The emphasis on developing player personality might bring to mind another much-hyped (and ultimately doomed) NFL alternative, the XFL. And though the AFFL is clearly its opposite as far as violence is concerned, the promise of "fun" is shared.

"There were things learned from the XFL experiment," says Kacyvenski, who mentions Tim Tebow as a great flag football prospect (barring an MLB run, of course). "It pushed the envelope, and there's actually some cool stuff there on the engagement and media side that transfers over to changing how viewers consume football."

Mosa'ab Elshamy/Associated Press

Given all the different components of the new league, the fact that it's a substantially safer way to play football is almost an afterthought, though a welcome one. Asked whether he thinks former pros will find it tough not to get physical, Vick laughs.

"I think it will be a relief!" says the four-time Pro Bowl quarterback. "Guys who've played in college and the NFL know the type of damage that tackle football can do to your body."

The AFFL is positioned as an alternative to the NFL, not a replacement—though the surging popularity of flag football and lowered injury risk make it seem, at least at first glance, like an appealing one. "I don't think it's one or the other," Kacyvenski says. "People who consume want options, and the more options the better." 

With tackling out of the picture, does that mean a professional women's flag football league could be one of those options? "We've had quite a few women asking, 'Can we play?'" Lewis says. "Certainly down the road, not immediately. We see enormous potential in this as a women's sport, but we can't do everything all at once."

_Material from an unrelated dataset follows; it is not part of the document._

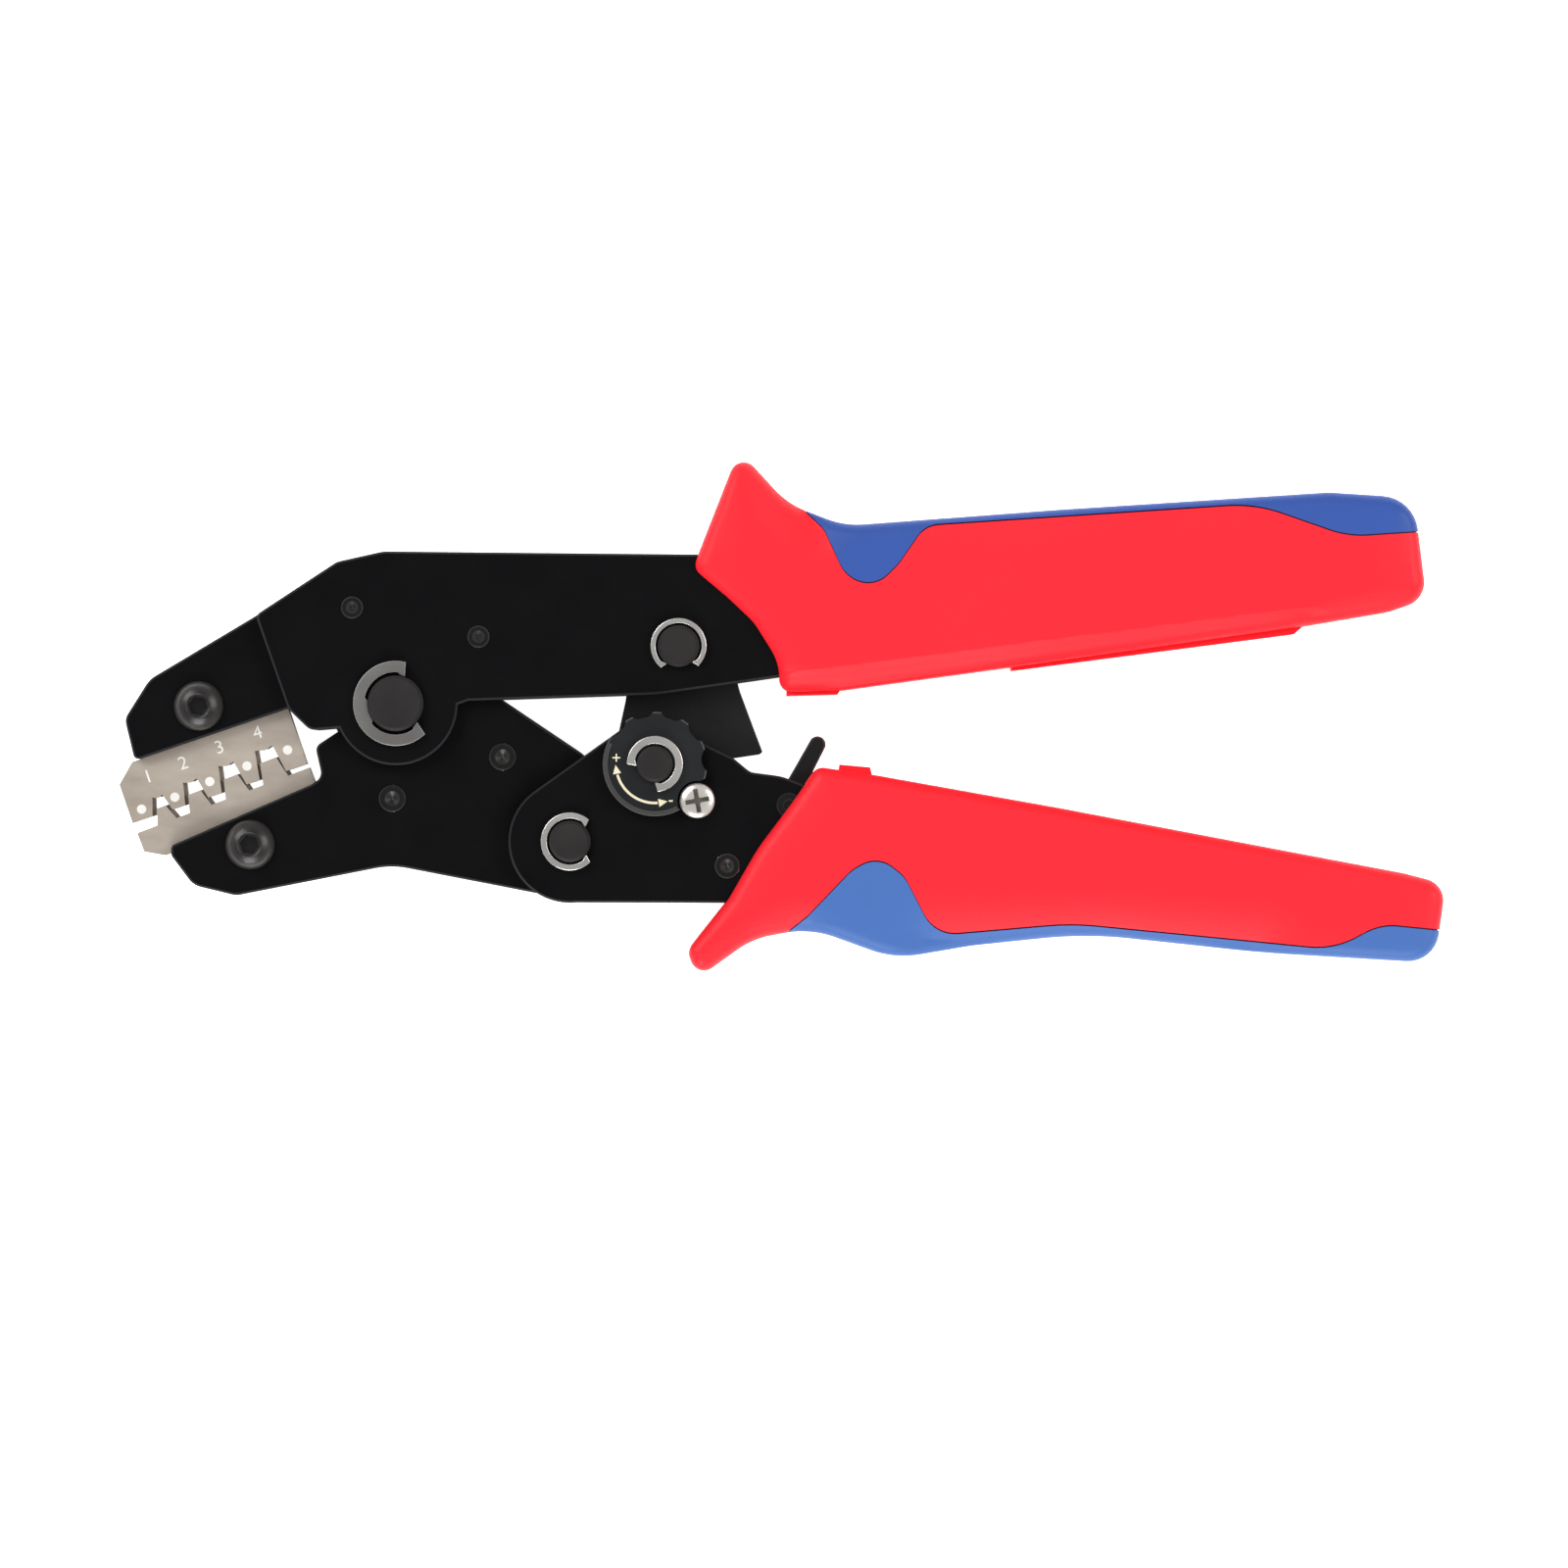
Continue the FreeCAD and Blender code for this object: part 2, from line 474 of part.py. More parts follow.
def save_pawl():
    arm = outline([(56.6, -11.8), PAWL_TIP, (PAWL_TIP[0] + 1.1, PAWL_TIP[1] - 1.3), (56.6, -17.6)])
    lever = strap_face(LEVER[0], LEVER_HALF + 0.2, LEVER[1], LEVER_HALF)
    pawl = slab(union([arm, disc_face(PAWL_PIVOT, 3.2), lever]), -LINK_HALF, LINK_HALF)
    pawl = eased(pawl, 0.25, (-LINK_HALF, LINK_HALF))
    pawl = union([pawl, disc(PAWL_PIVOT, 3.0, -PLATE_IN + 0.05, PLATE_IN - 0.05)])
    save("ratchet_pawl", drilled(pawl, [(PAWL_PIVOT, PAWL_PIN_R + RUNNING)]))
    hook = (PAWL_PIVOT[0] - 4.0, PAWL_PIVOT[1] - 1.2)
    save("pawl_spring", tension_spring(PAWL_SPRING_ANCHOR, hook, 1.1, 0.7, 2.4, 2.4))


# ---------------------------------------------------------------- grips
UPPER_GRIP = [
    (49.6, 35.1), (42.8, 19.6, 2.0), (47.6, 15.3), (51.5, 11.6, 8), (55.0, 6.0, 8), (55.5, 1.2, 1.9),
    (63.6, 1.2), (64.4, 1.9), (87.8, 5.1), (129.4, 10.0), (131.3, 11.2), (143.2, 13.2, 8), (148.4, 15.0, 3.5),
    (146.6, 29.6, 5.5), (134.3, 30.4, 12), (95.4, 27.9), (65.0, 25.6, 12), (56.4, 28.8, 10),
]
UPPER_SEAM = [
    (40.0, 50.0), (57.5, 29.0), (60.3, 26.8, 3), (64.6, 19.5, 4), (68.8, 15.6, 3.2), (73.0, 21.0, 6),
    (77.0, 25.6, 4), (123.6, 28.4, 20), (137.0, 24.0, 12), (149.0, 24.7), (160.0, 50.0),
]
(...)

"The one thing I understand is that girls got game too," says Vick, whose oldest daughter is the quarterback of her flag football team. "I watch my daughter play, and she's doing some of the things that I was doing in seven-on-seven. Circling around, moving a little bit—it looked like she'd been watching me! That motivated me to be a part of the league. There are a lot of women who itch to play the game of football, and I think anybody can do anything they put their mind to."